▶ _Exercise requirements_
Output the full listing word for word.

↓↓↓

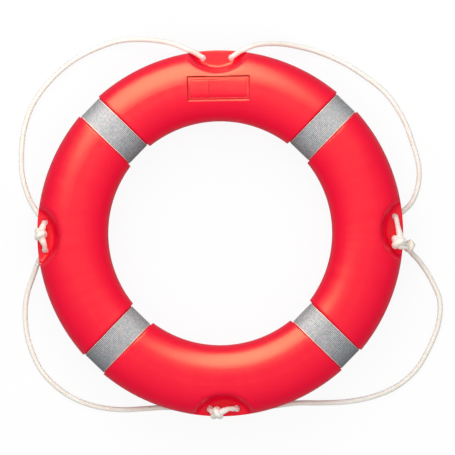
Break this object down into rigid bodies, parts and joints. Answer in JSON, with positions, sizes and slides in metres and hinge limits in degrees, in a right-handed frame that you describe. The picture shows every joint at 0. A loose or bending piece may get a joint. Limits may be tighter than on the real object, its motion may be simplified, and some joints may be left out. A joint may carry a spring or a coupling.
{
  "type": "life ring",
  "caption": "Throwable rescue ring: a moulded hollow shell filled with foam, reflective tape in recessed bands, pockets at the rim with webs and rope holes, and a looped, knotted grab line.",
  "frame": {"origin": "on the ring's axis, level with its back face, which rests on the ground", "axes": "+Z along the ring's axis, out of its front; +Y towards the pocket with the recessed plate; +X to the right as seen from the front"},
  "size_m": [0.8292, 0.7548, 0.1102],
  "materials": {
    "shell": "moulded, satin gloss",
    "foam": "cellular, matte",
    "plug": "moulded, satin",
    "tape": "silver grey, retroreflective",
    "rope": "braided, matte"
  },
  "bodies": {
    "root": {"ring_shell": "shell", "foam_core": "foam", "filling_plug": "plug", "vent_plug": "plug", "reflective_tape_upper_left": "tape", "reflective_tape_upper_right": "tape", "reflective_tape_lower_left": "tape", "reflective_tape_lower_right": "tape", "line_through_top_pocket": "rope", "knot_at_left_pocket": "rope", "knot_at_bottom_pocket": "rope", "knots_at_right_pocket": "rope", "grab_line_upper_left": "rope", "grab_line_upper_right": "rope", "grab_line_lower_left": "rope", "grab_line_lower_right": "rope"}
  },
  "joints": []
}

↑↑↑

▶ _Task answer_
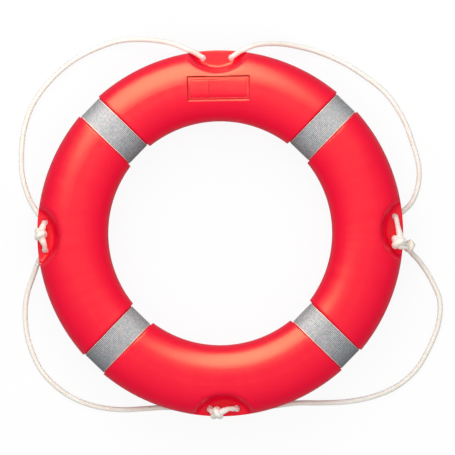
Break this object down into rigid bodies, parts and joints. Answer in JSON, with positions, sizes and slides in metres and hinge limits in degrees, in a right-handed frame that you describe. The picture shows every joint at 0. A loose or bending piece may get a joint. Limits may be tighter than on the real object, its motion may be simplified, and some joints may be left out. A joint may carry a spring or a coupling.
{
  "type": "life ring",
  "caption": "Throwable rescue ring: a moulded hollow shell filled with foam, reflective tape in recessed bands, pockets at the rim with webs and rope holes, and a looped, knotted grab line.",
  "frame": {"origin": "on the ring's axis, level with its back face, which rests on the ground", "axes": "+Z along the ring's axis, out of its front; +Y towards the pocket with the recessed plate; +X to the right as seen from the front"},
  "size_m": [0.8292, 0.7548, 0.1102],
  "materials": {
    "shell": "moulded, satin gloss",
    "foam": "cellular, matte",
    "plug": "moulded, satin",
    "tape": "silver grey, retroreflective",
    "rope": "braided, matte"
  },
  "bodies": {
    "root": {"ring_shell": "shell", "foam_core": "foam", "filling_plug": "plug", "vent_plug": "plug", "reflective_tape_upper_left": "tape", "reflective_tape_upper_right": "tape", "reflective_tape_lower_left": "tape", "reflective_tape_lower_right": "tape", "line_through_top_pocket": "rope", "knot_at_left_pocket": "rope", "knot_at_bottom_pocket": "rope", "knots_at_right_pocket": "rope", "grab_line_upper_left": "rope", "grab_line_upper_right": "rope", "grab_line_lower_left": "rope", "grab_line_lower_right": "rope"}
  },
  "joints": []
}